Rows from a dataset
* * * * * * *

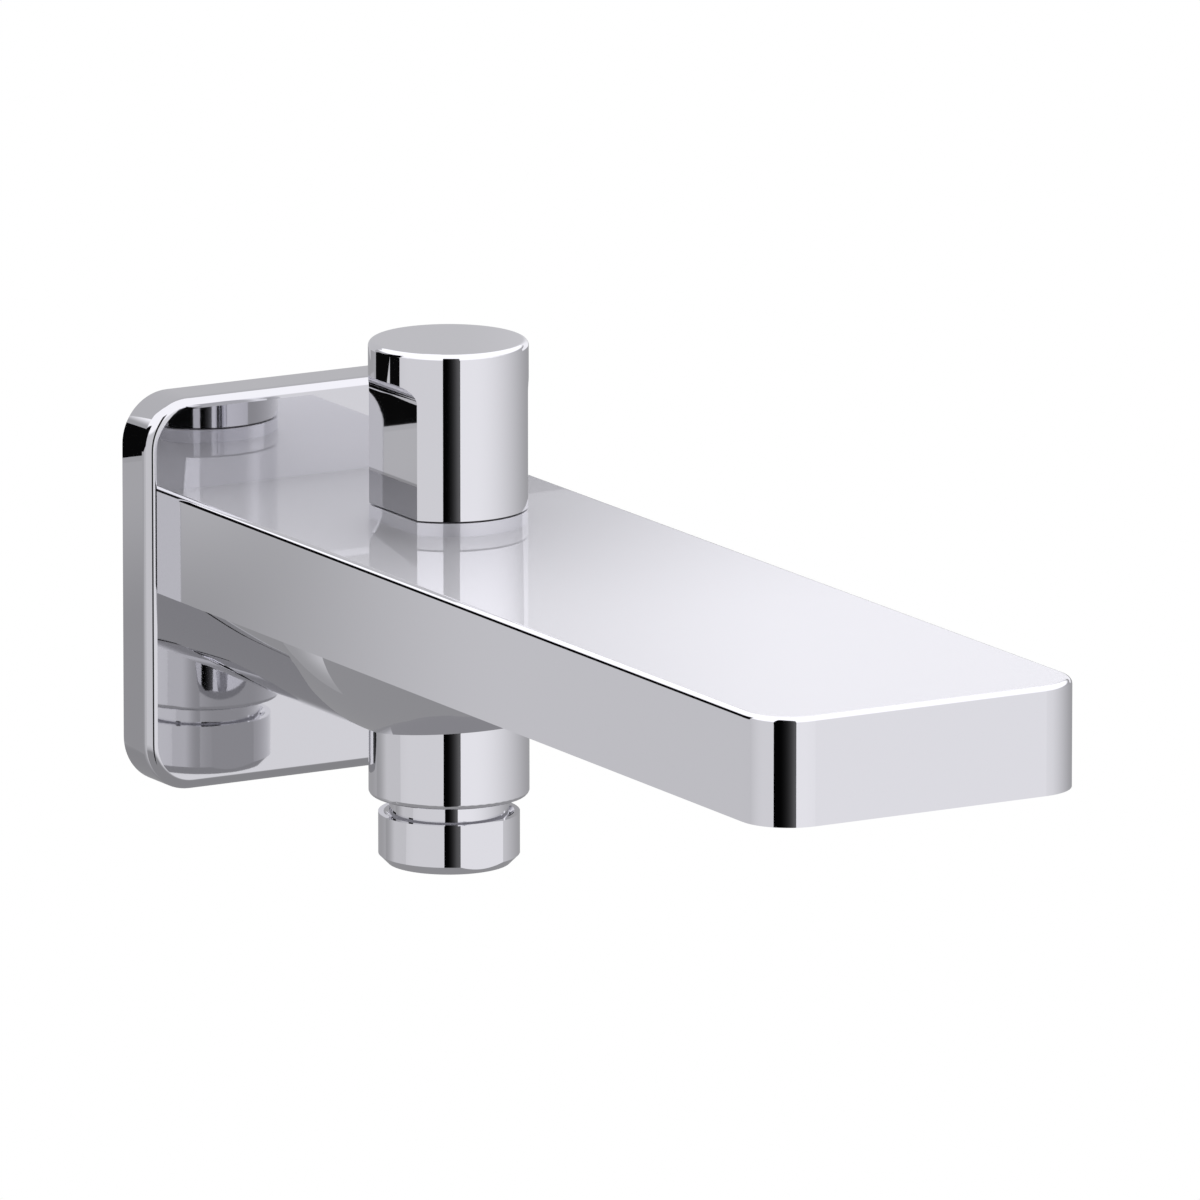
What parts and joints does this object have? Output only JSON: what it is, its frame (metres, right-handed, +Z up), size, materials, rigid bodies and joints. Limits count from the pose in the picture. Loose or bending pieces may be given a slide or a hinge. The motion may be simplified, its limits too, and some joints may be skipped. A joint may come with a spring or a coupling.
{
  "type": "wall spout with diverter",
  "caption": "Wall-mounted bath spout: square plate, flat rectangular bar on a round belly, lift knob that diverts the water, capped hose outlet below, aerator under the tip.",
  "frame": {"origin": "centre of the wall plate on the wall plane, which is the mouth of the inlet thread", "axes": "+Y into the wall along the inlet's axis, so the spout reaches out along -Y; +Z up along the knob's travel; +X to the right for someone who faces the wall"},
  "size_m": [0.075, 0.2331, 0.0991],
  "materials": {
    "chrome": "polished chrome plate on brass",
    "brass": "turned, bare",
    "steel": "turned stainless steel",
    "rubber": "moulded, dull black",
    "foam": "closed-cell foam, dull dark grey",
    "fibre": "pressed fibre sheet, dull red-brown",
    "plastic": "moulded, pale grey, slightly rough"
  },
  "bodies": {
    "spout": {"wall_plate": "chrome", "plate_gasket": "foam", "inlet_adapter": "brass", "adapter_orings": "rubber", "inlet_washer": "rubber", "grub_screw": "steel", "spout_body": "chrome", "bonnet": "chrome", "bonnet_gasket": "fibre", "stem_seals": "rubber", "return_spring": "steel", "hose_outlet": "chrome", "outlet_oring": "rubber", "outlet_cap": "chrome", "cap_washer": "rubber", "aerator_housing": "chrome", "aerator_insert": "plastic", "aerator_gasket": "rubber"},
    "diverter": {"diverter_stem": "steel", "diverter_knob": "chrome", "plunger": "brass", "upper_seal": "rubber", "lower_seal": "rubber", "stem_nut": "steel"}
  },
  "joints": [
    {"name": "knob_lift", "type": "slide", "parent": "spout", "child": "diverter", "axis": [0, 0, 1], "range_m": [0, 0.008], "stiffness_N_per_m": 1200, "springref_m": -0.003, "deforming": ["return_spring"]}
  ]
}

* * * * * * *

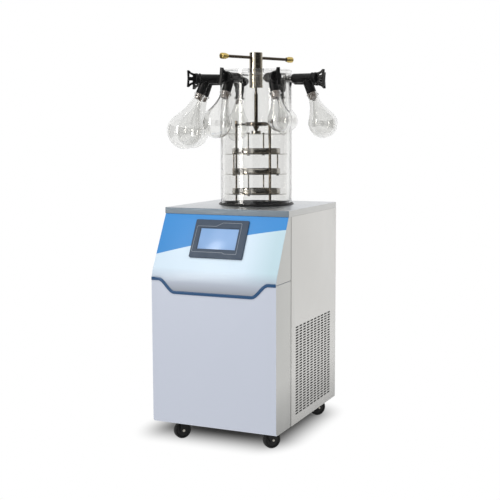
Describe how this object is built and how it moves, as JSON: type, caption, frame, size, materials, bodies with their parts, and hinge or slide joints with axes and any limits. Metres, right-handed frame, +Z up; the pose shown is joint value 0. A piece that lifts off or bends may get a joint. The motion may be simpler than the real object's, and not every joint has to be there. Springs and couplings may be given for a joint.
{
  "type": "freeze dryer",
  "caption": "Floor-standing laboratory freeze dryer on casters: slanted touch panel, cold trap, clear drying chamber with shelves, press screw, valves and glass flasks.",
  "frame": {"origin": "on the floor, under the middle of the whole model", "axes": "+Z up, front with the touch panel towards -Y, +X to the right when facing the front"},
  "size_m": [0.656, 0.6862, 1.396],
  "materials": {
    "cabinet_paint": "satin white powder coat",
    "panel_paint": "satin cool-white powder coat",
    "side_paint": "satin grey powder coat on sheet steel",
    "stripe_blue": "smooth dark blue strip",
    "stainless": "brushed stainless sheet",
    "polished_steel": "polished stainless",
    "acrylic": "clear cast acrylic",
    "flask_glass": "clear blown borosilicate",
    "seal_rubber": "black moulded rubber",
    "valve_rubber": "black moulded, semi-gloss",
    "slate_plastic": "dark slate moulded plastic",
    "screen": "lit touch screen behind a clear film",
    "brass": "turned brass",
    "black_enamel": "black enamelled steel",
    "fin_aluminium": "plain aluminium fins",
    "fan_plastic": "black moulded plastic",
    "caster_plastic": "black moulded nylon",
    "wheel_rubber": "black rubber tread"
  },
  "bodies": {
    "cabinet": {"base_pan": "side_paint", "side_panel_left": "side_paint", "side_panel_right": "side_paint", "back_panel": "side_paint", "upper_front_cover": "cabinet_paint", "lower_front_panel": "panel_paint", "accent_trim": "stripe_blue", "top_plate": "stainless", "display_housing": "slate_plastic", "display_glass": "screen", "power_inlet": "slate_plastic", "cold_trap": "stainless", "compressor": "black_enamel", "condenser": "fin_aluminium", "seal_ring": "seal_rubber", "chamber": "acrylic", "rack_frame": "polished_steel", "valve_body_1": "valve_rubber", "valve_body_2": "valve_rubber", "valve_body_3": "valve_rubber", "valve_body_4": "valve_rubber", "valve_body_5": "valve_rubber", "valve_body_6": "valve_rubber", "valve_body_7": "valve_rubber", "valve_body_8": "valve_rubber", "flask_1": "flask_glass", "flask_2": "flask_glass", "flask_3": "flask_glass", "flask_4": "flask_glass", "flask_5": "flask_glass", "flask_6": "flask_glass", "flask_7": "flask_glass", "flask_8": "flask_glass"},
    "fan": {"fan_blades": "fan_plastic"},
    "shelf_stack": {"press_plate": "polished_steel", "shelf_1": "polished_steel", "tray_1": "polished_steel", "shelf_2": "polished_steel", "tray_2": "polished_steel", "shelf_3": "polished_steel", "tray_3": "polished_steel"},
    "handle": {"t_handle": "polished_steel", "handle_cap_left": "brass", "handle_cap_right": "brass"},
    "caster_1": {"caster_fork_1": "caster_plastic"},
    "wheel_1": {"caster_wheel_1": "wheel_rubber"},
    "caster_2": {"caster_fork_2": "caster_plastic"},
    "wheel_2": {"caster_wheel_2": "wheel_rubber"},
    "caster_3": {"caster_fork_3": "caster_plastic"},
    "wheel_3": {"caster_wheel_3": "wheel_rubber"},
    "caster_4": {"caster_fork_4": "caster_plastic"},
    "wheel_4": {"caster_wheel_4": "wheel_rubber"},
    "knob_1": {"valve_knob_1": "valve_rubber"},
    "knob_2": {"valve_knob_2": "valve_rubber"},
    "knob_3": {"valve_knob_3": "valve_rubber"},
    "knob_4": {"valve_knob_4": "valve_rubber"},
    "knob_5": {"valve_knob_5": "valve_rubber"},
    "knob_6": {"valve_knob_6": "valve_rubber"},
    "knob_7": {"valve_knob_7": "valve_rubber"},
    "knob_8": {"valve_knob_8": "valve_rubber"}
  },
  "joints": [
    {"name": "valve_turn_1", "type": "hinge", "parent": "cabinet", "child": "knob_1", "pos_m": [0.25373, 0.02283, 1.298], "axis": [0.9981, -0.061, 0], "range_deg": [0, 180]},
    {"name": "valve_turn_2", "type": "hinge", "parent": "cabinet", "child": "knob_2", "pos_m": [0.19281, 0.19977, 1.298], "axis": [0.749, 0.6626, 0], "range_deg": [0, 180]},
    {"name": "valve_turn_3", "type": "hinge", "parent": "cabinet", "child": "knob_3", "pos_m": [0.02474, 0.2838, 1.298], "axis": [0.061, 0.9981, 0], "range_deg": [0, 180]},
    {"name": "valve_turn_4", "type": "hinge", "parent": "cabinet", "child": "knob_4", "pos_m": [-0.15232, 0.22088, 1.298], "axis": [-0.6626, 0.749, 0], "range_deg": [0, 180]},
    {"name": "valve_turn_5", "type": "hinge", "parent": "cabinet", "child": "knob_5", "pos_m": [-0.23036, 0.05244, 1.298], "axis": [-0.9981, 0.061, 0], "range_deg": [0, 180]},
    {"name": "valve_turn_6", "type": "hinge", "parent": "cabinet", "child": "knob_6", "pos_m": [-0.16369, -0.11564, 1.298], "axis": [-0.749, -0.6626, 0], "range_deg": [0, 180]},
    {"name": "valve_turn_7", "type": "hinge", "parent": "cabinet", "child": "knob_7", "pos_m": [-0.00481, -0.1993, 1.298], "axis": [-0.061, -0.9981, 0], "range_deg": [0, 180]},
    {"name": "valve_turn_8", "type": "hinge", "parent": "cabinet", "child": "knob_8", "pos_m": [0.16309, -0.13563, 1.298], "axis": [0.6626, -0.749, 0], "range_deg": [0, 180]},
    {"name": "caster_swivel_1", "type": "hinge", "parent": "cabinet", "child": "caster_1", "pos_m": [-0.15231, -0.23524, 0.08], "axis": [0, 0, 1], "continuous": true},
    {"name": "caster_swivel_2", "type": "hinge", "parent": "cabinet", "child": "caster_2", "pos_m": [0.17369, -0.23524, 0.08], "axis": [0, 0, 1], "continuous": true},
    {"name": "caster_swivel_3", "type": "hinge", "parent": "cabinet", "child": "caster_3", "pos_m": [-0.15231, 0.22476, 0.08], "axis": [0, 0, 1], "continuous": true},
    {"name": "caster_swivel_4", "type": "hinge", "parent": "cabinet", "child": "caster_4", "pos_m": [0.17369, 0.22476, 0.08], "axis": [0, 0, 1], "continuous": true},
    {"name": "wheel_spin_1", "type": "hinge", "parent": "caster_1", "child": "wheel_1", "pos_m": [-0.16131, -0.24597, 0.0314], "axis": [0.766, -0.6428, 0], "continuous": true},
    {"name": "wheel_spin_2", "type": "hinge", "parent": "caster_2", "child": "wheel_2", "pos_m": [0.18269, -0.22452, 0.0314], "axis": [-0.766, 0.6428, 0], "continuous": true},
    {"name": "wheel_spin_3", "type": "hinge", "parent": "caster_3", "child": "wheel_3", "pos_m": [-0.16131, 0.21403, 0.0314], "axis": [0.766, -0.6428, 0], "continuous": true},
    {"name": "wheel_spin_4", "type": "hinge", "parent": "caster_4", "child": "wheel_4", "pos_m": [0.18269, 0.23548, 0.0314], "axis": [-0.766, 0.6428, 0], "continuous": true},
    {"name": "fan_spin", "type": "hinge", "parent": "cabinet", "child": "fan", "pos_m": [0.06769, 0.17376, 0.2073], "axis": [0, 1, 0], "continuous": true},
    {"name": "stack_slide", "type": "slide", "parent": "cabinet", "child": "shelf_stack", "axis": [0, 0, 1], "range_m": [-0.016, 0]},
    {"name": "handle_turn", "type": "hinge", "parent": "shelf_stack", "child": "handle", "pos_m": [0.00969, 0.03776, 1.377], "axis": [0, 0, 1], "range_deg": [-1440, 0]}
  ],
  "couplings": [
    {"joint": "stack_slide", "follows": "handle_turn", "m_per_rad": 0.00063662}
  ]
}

* * * * * * *

**Task directions**
Give the number of lines in the records that contain the string "pose", and nothing besides.

**Correct result**
2